Никольский, первоначально рассматривавший большевистский переворот как авантюру, весной 1918 г. будет сотрудничать со Всеобучем и доказывать в частном письме, что ленинцы не хуже «кадетов, эсеров, октябристов, Штюрмеров и Протопоповых», Россией же правят не они, а «карающий Бог и беспощадная история, какие бы черви ни заводились в её зияющих ранах»[81]. Оставаясь противником большевиков, Никольский признавался, что не питает к ним злобы, поскольку «это единственные политически честные люди за всё время революции»[82]. По мнению Никольского, хотя они и занялись «разрушением России», но вместе с тем, являясь «орудием исторической неизбежности», «вопреки своей воле и мысли», выполняют «всю закладку объединительной политики по нашей, русской патриотической программе», и довольно скоро «среди смердящих и дымящихся пожарищ» им придётся восстанавливать страну «с таким нечеловеческим напряжением, которого не выдержать было бы никому из прежних деятелей»[83]. «Вы знаете, до какой степени я не большевик и даже не социалист, — писал Никольский Б.А. Садовскому, — но я, увы, много учился, много думал, и совесть и правда мне дороже всего. Заслуг у вождей нашего большевизма нет, как нет заслуг у бомбы, которая взрывает, как нет заслуги у рычага, который опрокидывает, у тарана, который проламывает: заслуга (или преступление) в той разумной воле, которая ими движет (когда такая воля есть); но они стихийные, неудержимые и верные исполнители исторической неизбежности. Делать то, что они делают, я по совести не могу и не стану… но я не иду и не пойду против них: они исполнители воли Божией и правят Россией если не Божией милостию, то Божиим гневом и попущением»[84]. Такой же позиции придерживался и Дубровин. «Я как человек религиозный, прежде всего, — говорил он на следствии, — все свои взгляды объясняю на указаниях Евангелия: “Всякая душа властям придержащим да повинуется, несть бо власти, аще не от Бога”»[85].

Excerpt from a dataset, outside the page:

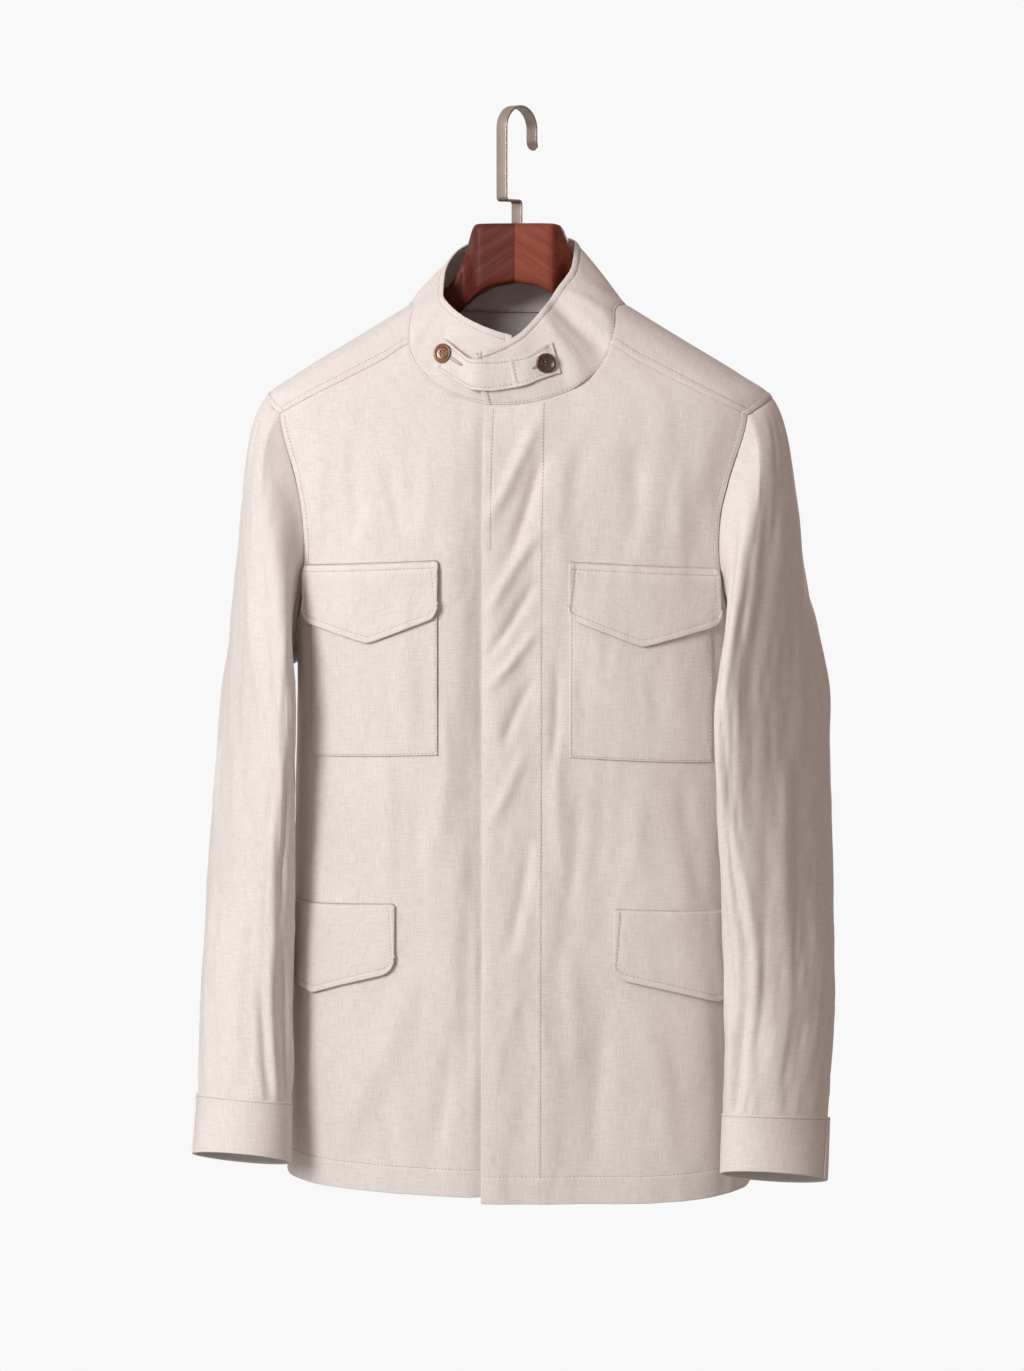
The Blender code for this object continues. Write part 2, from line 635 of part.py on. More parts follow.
def laid_piece(points, normals, lift, wall=WALL):
    """Inner and outer grids of a piece laid on a surface, `lift` above it."""
    inner = points + normals * lift
    return inner + normals * wall, inner


def on_front(side, x, z):
    """Points and normals of a front at x and z, on the wearer's left (1) or right (-1)."""
    angle = side * angle_at(x, z)
    return body(angle, z), body_normal(angle, z)


def chest_pocket(side):
    """A patch pocket: a plain rectangle that hangs a little lower at its outer end."""
    across, up = np.meshgrid(np.linspace(0, 1, 10), np.linspace(0, 1, 7))
    x = CHEST_INNER + (CHEST_OUTER - CHEST_INNER) * across
    z = CHEST_BOTTOM + (CHEST_TOP - 0.008 - CHEST_BOTTOM) * up - CHEST_TILT * (x - CHEST_INNER)
    points, normals = on_front(side, x, z)
    return laid_piece(points, normals, LAY_GAP)


def chest_flap(side):
    """A pointed flap, sewn down along its top edge and lying over the pocket below it."""
    across, down = np.meshgrid(np.linspace(0, 1, 11), np.array([0.0, 0.14, 0.55, 1.0]))
    x = CHEST_FLAP_INNER + (CHEST_FLAP_OUTER - CHEST_FLAP_INNER) * across
    point = 1 - np.abs(2 * across - 1)
    low = CHEST_FLAP_SIDE + (CHEST_FLAP_POINT - CHEST_FLAP_SIDE) * point
    z = CHEST_FLAP_TOP + (low - CHEST_FLAP_TOP) * down - CHEST_TILT * (x - CHEST_FLAP_INNER)
    points, normals = on_front(side, x, z)
    over_pocket = smoothstep(0.0, 0.14, down)[..., None]
    return laid_piece(points, normals, LAY_GAP + (WALL + FLAP_GAP) * over_pocket)


def lower_flap(side):
    """A wide pointed flap that runs round towards the side seam, on the front's own columns."""
    panel = SIDE_ANGLE * YOKE_COLUMNS
    inside = panel[(panel > LOWER_FLAP_INNER) & (panel < LOWER_FLAP_OUTER)]
    ends = (LOWER_FLAP_INNER, LOWER_FLAP_POINT, LOWER_FLAP_OUTER)
    angle = np.union1d(inside, ends)
    top, bottom = np.interp(angle, ends, LOWER_FLAP_TOP), np.interp(angle, ends, LOWER_FLAP_BOTTOM)
    down = np.linspace(0, 1, 4)[:, None]
    z = top + (bottom - top) * down
    angle = side * np.broadcast_to(angle, z.shape)
    return laid_piece(body(angle, z), body_normal(angle, z), LAY_GAP)


def grid_normals(grid):
    """Outward normals of one grid, from its own rows and columns; its outside faces -Y."""
    normal = unit(np.cross(np.gradient(grid, axis=1), np.gradient(grid, axis=0)))
    return normal * -np.sign(normal[..., 1:2])


def tab_strip(start, end, tree):
    """A stretch of the chin tab, drawn taut over whatever lies under it."""
    x = np.linspace(start, end, 2 + int((end - start) / 0.006))
    upper, lower = along(CHIN_TAB, x)
    rows = np.linspace(0, 1, 4)[:, None]
    z = lower + (upper - lower) * rows
    x = np.broadcast_to(x, z.shape)
    depth = np.empty_like(z)
    for place in np.ndindex(z.shape):
        near = [
            tree.ray_cast(Vector((x[place] + right, -0.3, z[place] + up)), Vector((0, 1, 0)))[0]
            for right in (-0.003, 0, 0.003) for up in (-0.003, 0, 0.003)
        ]
        depth[place] = min(hit.y for hit in near if hit)
    for _ in range(40):
        depth[:, 1:-1] = np.minimum(depth[:, 1:-1], (depth[:, :-2] + depth[:, 2:]) / 2)
        depth[1:-1] = np.minimum(depth[1:-1], (depth[:-2] + depth[2:]) / 2)
    points = np.stack([x, depth, z], axis=-1)
    return points


def build_tab(tree, finish, collection):
    """The chin tab in its two sewn lengths, with one wall drawn over both; gives its outer points."""
    start, end = CHIN_TAB[0][0], CHIN_TAB[-1][0]
    whole = tab_strip(start, end, tree)
    normals = grid_normals(whole)
    outer, inner = laid_piece(whole, normals, 0.0010, 0.0015)
    column = int(np.argmin(np.abs(whole[0, :, 0] - TAB_JOIN_X)))
    for name, part in (("chin_tab", slice(0, column + 1)), ("chin_tab_end", slice(column, None))):
        mesh = wall_mesh(name, drawn_in(outer[:, part], SEAM_GAP / 2), drawn_in(inner[:, part], SEAM_GAP / 2))
        add_object(name, mesh, finish, collection)
    return outer, normals


def build_button(name, place, outer, normals, finish, collection):
    """A turned button with a raised rim, standing on the tab at x and z."""
    away = np.hypot(outer[..., 0] - place[0], outer[..., 2] - place[1])
    nearest = np.unravel_index(np.argmin(away), away.shape)
    normal = normals[nearest]
    offset = np.array([place[0] - outer[nearest][0], 0.0, place[1] - outer[nearest][2]])
    offset[1] = -(offset[0] * normal[0] + offset[2] * normal[2]) / normal[1]
    radius, height = BUTTON_RADIUS, BUTTON_HEIGHT
    profile = (
        (0.0, height * 0.62), (radius * 0.62, height * 0.62), (radius * 0.74, height),
        (radius * 0.92, height * 0.95), (radius, height * 0.6), (radius * 0.9, 0.0), (0.0, 0.0),
    )
    mesh = bpy.data.meshes.new(name)
    mesh.from_pydata([(x, 0.0, z) for x, z in profile], [(k, k + 1) for k in range(len(profile) - 1)], [])
    made = add_object(name, mesh, finish, collection)
    turn = made.modifiers.new("turned", "SCREW")
    turn.steps = turn.render_steps = 20
    turn.use_merge_vertices = True
    turn.merge_threshold = 0.00005
    up = Vector(normal)
    made.rotation_mode = "QUATERNION"
    made.rotation_quaternion = up.to_track_quat("Z", "Y")
    made.location = Vector(outer[nearest] + offset) + up * 0.0007


def build_arm(name, side, finish, collection):
    """One arm of the hanger: boxy sections at the neck that round off towards the tip."""
    count = 20
    turn = np.radians(np.arange(count) * 360 / count)
    rings = []
    for x, top, bottom, front, rear, boxy in ARM:
        power = 2 / boxy
        across = np.sign(np.cos(turn)) * np.abs(np.cos(turn)) ** power
        up = np.sign(np.sin(turn)) * np.abs(np.sin(turn)) ** power
        y = (front + rear) / 2 + (rear - front) / 2 * across
        z = (top + bottom) / 2 + (top - bottom) / 2 * up
        rings.append(np.stack([np.full(count, side * max(x, SEAM_GAP / 2)), y, z], axis=-1))
    rings = np.array(rings)
    index = np.arange(rings.shape[0] * count).reshape(-1, count)
    after = np.roll(index, -1, axis=1)
    sides = np.stack([index[:-1], after[:-1], after[1:], index[1:]], axis=-1).reshape(-1, 4)
    faces = sides.tolist() + [index[0].tolist(), index[-1].tolist()]
    mesh = bpy.data.meshes.new(name)
    mesh.from_pydata(rings.reshape(-1, 3).tolist(), [], faces)
    work = bmesh.new()
    work.from_mesh(mesh)
    bmesh.ops.recalc_face_normals(work, faces=work.faces)
    work.to_mesh(mesh)
    work.free()
    mesh.shade_smooth()
    mesh.set_sharp_from_angle(angle=math.radians(35))
    add_object(name, mesh, finish, collection)


def strap_path():
    """Centre line of the hook's strap from its foot: up, a step forward, up, over and down."""
    bend = 0.003
    radius = HOOK_RADIUS + STRAP_THICKNESS / 2
    foot = ARM[0][1] + SEAM_GAP
    place, heading = np.array([0.0, foot]), 90.0
    points = [place.copy()]
    first_rise = 0.0165
    second_rise = -HOOK_RADIUS - (foot + first_rise + 2 * bend)
    moves = (
        (first_rise, 0, 0), (0, bend, 90), (radius - 2 * bend, 0, 0), (0, bend, -90),
        (second_rise, 0, 0), (0, radius, -180), (0.009, 0, 0), (0, 0.012, 25), (0.004, 0, 0),
    )
    for length, arc, turn in moves:
        steps = max(1, round(abs(turn) / 15))
        for _ in range(steps):
            share = math.radians(turn / steps)
            chord = length if not turn else 2 * arc * math.sin(abs(share) / 2)
            along_it = math.radians(heading) + share / 2
            place = place + chord * np.array([math.cos(along_it), math.sin(along_it)])
            heading += turn / steps
            points.append(place.copy())
    return np.array(points)


def build_hook(finish, collection):
    """The flat strap hook: its side outline as a filled curve, given the strap's width."""
    path = strap_path()
    tangent = unit(np.gradient(path, axis=0))
    normal = np.stack([-tangent[:, 1], tangent[:, 0]], axis=-1) * STRAP_THICKNESS / 2
    outline = np.concatenate([path + normal, (path - normal)[::-1]])
    curve = bpy.data.curves.new("hook", "CURVE")
    curve.dimensions = "2D"
    curve.fill_mode = "BOTH"
    curve.extrude = STRAP_WIDTH / 2
    spline = curve.splines.new("POLY")
    spline.points.add(len(outline) - 1)
    for point, (ahead, z) in zip(spline.points, outline):
        point.co = (ahead, z, 0.0, 1.0)
    spline.use_cyclic_u = True
    curve.materials.append(finish)
    made = bpy.data.objects.new("hook", curve)
    collection.objects.link(made)
    backward = Vector((math.sin(math.radians(HOOK_TURN)), math.cos(math.radians(HOOK_TURN)), 0.0))
    up = Vector((0.0, 0.0, 1.0))
    across = backward.cross(up)
    made.matrix_world = Matrix((backward, up, across)).transposed().to_4x4()


def build_cloth(finish, collection):
    """The sewn shell and what lies on it; gives a tree of the collar and the fronts."""
    panels = seamed_panels()
    normals = shared_normals(panels)
    corners, faces = [], []
    for name, grid in panels.items():
        inner = grid - normals[name] * WALL
        mesh = wall_mesh(name, drawn_in(grid, SEAM_GAP / 2), drawn_in(inner, SEAM_GAP / 2))
        add_object(name, mesh, finish, collection)
        if name in ("collar", "front_left", "front_right"):
            faces += [[v + len(corners) for v in face.vertices] for face in mesh.polygons]
            corners += [vertex.co.copy() for vertex in mesh.vertices]
    laid = {"chest_pocket": chest_pocket, "chest_flap": chest_flap, "lower_flap": lower_flap}
    for word, side in (("left", 1), ("right", -1)):
        for name, shape in laid.items():
            outer, inner = shape(side)
            add_object(f"{name}_{word}", wall_mesh(f"{name}_{word}", outer, inner), finish, collection)
    return BVHTree.FromPolygons(corners, faces)


def main():
    for old in list(bpy.data.objects):
        bpy.data.objects.remove(old)
    collection = bpy.data.collections.new(COLLECTION)
    bpy.context.scene.collection.children.link(collection)
    linen = material("linen", CLOTH_COLOUR, 0.9)
    wood = material("mahogany", WOOD_COLOUR, 0.35)
    metal = material("satin_nickel", METAL_COLOUR, 0.38, 1.0)
    tree = build_cloth(linen, collection)
    outer, normals = build_tab(tree, linen, collection)
    for name, place in TAB_BUTTONS.items():
        horn = material(name, BUTTON_COLOURS[name], 0.4)
        build_button(name, place, outer, normals, horn, collection)
    build_arm("hanger_arm_left", 1, wood, collection)
    build_arm("hanger_arm_right", -1, wood, collection)
    build_hook(metal, collection)


main()
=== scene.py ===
"""Field jacket of plain linen on a contoured wooden hanger: cloth, sewing, finishes and studio.

Every cloth piece is a grid of points worked out on the jacket's form, raised and lowered by its
folds and seams, and given a wall with a rounded rim. The tables hold the jacket's sizes in metres
and degrees: X to the wearer's left, the front faces -Y, Z up, and the origin is the top of the
inside of the hook.
"""
import math

import bmesh
import bpy
import numpy as np
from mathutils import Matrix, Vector


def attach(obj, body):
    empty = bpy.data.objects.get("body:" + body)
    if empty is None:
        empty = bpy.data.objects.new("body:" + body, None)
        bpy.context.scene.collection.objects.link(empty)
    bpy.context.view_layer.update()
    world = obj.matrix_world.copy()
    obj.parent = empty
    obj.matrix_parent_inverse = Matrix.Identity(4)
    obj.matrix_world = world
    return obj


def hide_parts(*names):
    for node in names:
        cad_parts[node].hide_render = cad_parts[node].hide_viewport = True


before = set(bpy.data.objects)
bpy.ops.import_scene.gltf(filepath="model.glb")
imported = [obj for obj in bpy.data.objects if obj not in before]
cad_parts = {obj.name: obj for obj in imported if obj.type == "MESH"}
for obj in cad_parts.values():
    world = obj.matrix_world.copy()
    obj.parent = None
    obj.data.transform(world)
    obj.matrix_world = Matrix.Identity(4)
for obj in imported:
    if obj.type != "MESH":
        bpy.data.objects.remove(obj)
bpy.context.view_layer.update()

# ------------------------------------------------------------------ the jacket's form
WALL = 0.0013                 # one panel of cloth with its seams pressed
BAND_WALL = 0.0018            # collar, cuffs and flaps, of two layers
SEAM_GAP = 0.00024            # between the hanger's two arms
SEAM_ROUND = 0.00045          # how far an edge rounds off into a seam
ALLOWANCE = 0.0016            # how far the inner layer of a seamed edge reaches under its neighbour
ALLOWANCE_SINK = 0.0003       # how much deeper it lies there
LAP_LIFT = 0.0024             # how far the placket lies over the front behind it
LAY_GAP = 0.0005              # air under a piece laid on the body

HEM, HEM_SIDE_RISE = -0.964, 0.001
UNDERARM, SHOULDER_TIP = -0.495, -0.255
NECK_SIDE, NECK_FRONT_DROP, NECK_BACK_DROP = -0.173, 0.088, 0.005
YOKE_FRONT_NECK_X = 0.0835
YOKE_FRONT_ARM = (0.2085, -0.2695)
YOKE_BACK, YOKE_BACK_ANGLE = -0.330, 122.0
SIDE_ANGLE, ARMHOLE_SCOOP = 98.0, 9.0
YOKE_NECK_ANGLE = 34.1
PLACKET_EDGE, UNDERLAP_EDGE = -0.018, 0.016
PLACKET_FOLD, PLACKET_END = 0.034, 0.058

# Rings round the body: height, half width, depth of the front, depth of the back.
BODY = (
    (-0.964, 0.213, 0.093, 0.080),
    (-0.650, 0.203, 0.089, 0.076),
    (-0.500, 0.200, 0.088, 0.078),
    (-0.400, 0.206, 0.086, 0.080),
    (-0.330, 0.220, 0.081, 0.079),
    (-0.275, 0.232, 0.074, 0.075),
    (-0.255, 0.2275, 0.070, 0.072),
    (-0.235, 0.200, 0.064, 0.068),
    (-0.205, 0.150, 0.055, 0.062),
    (-0.173, 0.097, 0.042, 0.052),
    (-0.150, 0.060, 0.030, 0.040),
)
SQUARENESS = 0.05

# Long soft folds: angle at the top, angle at the hem, top, bottom, half width in degrees, depth.
BODY_FOLDS = (
    (44.0, 52.0, -0.520, -0.990, 9.0, 0.0024),
    (-40.0, -50.0, -0.520, -0.990, 10.0, 0.0018),
    (26.0, 21.0, -0.590, -0.990, 7.0, -0.0022),
    (-22.0, -18.0, -0.560, -0.990, 8.0, -0.0018),
    (150.0, 156.0, -0.360, -0.990, 9.0, -0.0040),
    (-148.0, -158.0, -0.380, -0.990, 10.0, -0.0045),
    (176.0, 172.0, -0.420, -0.990, 8.0, 0.0030),
    (118.0, 124.0, -0.520, -0.990, 9.0, -0.0035),
    (-120.0, -122.0, -0.500, -0.990, 9.0, -0.0030),
)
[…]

Постепенно часть правых стала склоняться к мысли, что большевики, борясь за свои идеалы, одновременно наводят порядок, укрепляют государственность и, по сути, не провозглашая этого, собирают «великую, единую и неделимую» Россию. Так, Шульгин, убеждённый противник большевиков, со временем признал, что «хотя и бессознательно, они льют кровь только для того, чтобы восстановить “Богохранимую Державу Российскую”… Они своими красными армиями (сделанными “по-белому”) движутся во все стороны только до тех пор, пока не дойдут до твёрдых пределов, где начинается крепкое сопротивление других государственных организмов… Это и будут естественные границы Будущей России»[86].

Другим казалось уже, что «чем хуже — тем лучше». Бывший член РНСМА полковник Ф.В. Винберг писал в дневнике, что из двух зол — эсеров и большевиков — он предпочитает последних как «более сильную, более действенную, а потому и отколовшуюся от остальных социалистов группу: доводя до крайних пределов проведения в жизнь своих утопических теорий, большевики, пожалуй, подрывают все основы и всю популярность своей доктрины лучше, чем мог бы это сделать злейший и сильнейший враг социализма». Таким образом, полагал Винберг, временное торжество самой радикальной левой партии, чуждой какого-либо заигрывания с либерализмом, приведёт к тому, что после краха советской власти «социализм потеряет своё обаяние и значение среди народных масс не только в России, но и во всём мире»[87].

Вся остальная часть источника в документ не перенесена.